Both Amnesty International, the human rights monitor, and the UN said that there has been a progressive return of internally displaced persons and refugees in the areas, but civilians remain at the mercy of armed groups operating in the hinterland with impunity.
“There might not be enough ‘spectacle’ to make it in the international news agenda, but the IRC continues to operate under difficult conditions in a country which is still rife with insecurity, especially in the countryside,” Taylor said.
The UN’s comments came two days after Amnesty released a report documenting the deliberate erasure of Muslims from the country.
Amnesty said that more than 30,000 Muslims were living in seven protected enclaves around the country.
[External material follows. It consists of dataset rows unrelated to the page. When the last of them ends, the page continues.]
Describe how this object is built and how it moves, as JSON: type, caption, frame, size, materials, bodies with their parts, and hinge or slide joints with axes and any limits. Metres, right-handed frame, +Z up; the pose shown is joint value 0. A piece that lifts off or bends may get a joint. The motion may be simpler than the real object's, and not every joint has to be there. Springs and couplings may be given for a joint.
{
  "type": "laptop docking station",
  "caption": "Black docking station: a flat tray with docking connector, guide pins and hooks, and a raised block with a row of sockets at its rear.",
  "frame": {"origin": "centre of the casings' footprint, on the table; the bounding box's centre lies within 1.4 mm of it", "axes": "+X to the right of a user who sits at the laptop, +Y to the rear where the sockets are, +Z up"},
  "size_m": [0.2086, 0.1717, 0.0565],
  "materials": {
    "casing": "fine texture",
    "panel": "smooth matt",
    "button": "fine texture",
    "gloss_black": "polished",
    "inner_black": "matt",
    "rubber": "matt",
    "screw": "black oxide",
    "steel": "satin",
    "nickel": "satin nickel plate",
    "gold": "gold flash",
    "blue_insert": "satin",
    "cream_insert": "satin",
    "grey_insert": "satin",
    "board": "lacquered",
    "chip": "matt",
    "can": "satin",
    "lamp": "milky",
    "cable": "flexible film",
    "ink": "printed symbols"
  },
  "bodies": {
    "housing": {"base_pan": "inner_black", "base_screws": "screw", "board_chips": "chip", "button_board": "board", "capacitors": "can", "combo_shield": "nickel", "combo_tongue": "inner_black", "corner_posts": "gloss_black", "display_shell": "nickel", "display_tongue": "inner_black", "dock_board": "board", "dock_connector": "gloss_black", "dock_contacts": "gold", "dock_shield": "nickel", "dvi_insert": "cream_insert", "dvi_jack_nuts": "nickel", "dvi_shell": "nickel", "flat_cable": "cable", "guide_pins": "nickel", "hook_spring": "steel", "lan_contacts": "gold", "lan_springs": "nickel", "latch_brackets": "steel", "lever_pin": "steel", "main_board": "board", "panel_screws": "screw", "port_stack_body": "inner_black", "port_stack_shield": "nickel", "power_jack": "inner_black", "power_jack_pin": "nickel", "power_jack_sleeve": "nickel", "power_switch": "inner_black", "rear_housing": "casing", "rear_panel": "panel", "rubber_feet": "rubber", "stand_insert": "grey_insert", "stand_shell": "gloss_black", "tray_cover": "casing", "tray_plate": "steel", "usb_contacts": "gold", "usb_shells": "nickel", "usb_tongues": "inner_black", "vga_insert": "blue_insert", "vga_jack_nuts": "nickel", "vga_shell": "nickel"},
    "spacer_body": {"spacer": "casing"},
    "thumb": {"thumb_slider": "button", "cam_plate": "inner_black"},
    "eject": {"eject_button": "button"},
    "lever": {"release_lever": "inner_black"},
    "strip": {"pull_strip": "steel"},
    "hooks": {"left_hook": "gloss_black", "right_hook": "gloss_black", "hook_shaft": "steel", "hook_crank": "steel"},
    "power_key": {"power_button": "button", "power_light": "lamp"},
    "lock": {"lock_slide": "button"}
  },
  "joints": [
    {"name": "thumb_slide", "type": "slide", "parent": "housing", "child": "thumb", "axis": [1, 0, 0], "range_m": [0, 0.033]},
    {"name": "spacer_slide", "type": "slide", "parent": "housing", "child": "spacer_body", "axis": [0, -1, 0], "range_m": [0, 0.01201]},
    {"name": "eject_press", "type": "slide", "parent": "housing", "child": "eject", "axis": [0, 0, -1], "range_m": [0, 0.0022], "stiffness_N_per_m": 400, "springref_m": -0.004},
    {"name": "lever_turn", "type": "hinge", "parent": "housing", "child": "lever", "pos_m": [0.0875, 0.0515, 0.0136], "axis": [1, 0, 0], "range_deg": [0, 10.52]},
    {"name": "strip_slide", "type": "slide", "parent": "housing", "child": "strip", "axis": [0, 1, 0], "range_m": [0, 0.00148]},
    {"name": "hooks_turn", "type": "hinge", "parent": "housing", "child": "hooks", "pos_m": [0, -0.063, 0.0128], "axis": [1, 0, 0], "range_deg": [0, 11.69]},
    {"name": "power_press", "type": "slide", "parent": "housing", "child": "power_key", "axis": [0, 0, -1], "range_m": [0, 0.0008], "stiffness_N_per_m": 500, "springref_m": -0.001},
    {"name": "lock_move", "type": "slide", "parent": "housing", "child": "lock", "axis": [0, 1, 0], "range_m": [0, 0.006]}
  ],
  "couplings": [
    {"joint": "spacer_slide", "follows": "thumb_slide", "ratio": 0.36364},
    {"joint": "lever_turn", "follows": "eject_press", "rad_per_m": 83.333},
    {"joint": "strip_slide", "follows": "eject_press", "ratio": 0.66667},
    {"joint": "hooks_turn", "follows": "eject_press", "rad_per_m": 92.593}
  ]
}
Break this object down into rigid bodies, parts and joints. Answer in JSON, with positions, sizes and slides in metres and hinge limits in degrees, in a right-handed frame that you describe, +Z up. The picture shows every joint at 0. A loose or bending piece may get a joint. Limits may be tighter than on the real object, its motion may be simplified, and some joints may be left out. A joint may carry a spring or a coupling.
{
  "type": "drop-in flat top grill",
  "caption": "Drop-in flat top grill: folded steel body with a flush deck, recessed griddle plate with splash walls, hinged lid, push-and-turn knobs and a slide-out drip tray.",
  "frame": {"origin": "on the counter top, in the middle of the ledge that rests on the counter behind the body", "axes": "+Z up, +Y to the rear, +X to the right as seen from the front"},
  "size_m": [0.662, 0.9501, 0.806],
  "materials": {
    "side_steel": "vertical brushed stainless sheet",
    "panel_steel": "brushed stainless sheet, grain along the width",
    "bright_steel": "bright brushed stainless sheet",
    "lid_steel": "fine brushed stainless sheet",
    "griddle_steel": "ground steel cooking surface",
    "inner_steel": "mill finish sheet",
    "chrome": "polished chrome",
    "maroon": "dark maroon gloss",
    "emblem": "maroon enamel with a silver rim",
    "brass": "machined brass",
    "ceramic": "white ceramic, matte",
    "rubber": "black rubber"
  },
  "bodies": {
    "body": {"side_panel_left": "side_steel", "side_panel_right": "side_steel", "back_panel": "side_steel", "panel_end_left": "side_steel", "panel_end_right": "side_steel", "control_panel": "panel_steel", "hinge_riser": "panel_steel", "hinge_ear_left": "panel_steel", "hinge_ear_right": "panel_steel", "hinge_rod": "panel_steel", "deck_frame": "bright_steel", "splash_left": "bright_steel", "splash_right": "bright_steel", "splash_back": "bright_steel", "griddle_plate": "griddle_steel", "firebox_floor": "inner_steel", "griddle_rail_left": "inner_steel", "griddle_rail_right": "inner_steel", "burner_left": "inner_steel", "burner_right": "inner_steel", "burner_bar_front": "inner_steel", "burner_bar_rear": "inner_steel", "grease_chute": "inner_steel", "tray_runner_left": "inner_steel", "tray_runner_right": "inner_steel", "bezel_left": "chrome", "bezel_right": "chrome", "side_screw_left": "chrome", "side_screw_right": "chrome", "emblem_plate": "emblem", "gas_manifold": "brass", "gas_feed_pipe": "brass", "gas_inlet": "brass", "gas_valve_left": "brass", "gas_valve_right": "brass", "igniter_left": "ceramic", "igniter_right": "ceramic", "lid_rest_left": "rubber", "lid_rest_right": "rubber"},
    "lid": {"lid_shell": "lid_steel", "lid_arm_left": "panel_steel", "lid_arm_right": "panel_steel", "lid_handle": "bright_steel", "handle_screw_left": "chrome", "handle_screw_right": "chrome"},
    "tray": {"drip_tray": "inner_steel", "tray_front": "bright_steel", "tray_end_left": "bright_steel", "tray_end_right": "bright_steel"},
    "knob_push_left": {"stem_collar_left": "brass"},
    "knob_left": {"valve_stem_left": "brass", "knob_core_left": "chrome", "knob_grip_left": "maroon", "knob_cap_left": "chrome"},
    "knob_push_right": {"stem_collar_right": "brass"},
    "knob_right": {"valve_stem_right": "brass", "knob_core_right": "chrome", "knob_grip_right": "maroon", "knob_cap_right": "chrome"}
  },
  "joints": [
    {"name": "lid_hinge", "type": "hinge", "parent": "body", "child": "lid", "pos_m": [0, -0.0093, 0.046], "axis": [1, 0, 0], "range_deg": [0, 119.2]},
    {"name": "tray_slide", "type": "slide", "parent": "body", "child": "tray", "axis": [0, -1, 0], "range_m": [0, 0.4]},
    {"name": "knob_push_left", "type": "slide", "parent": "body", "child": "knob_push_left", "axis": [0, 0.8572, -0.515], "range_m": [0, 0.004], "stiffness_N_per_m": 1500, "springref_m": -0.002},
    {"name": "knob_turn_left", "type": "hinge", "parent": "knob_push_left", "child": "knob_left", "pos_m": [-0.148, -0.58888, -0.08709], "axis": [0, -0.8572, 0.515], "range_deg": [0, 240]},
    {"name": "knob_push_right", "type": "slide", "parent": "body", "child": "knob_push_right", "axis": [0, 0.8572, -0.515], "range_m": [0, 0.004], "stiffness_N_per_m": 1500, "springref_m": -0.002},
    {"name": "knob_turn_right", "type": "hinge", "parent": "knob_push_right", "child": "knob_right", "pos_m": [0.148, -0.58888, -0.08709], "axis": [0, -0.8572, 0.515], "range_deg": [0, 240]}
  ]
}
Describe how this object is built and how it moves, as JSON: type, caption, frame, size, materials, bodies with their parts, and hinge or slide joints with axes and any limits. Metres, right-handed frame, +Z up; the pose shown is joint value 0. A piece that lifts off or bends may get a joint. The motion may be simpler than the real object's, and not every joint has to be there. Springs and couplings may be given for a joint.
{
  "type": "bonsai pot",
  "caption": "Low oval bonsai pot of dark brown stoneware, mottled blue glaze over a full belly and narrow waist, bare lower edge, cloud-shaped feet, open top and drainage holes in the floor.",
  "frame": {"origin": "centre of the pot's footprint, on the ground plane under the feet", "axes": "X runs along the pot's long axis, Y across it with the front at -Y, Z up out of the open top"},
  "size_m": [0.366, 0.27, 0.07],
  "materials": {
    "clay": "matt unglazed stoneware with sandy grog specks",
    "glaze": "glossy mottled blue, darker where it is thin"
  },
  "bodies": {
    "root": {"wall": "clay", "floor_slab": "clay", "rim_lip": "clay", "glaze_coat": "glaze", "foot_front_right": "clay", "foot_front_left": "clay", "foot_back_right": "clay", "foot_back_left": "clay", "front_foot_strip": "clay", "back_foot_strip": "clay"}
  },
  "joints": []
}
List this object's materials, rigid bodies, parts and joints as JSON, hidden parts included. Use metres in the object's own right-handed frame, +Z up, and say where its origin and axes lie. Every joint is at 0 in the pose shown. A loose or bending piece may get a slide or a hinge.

Those living outside the enclaves faced a daily battle for survival.
The UN said that targeted attacks have resulted in a massive exodus of the Muslim and Fulani communities from CAR, with the communities still largely under threat from anti-Balaka militia.
The anti-Balaka have specifically targeted the country’s Muslim minority, seen as sympathetic to the Seleka who took over the country briefly in a coup in 2013.
“The humanitarian community is extremely concerned by the situation of the estimated 36,000 people from minority communities in CAR trapped in enclaves living under high risks of attacks,” Agbenonci said.
OCHA says humanitarian needs continue to exceed resources available.
CAR has been led by a transitional government since January 2014. The country is scheduled to hold presidential and parliamentary elections on October 18.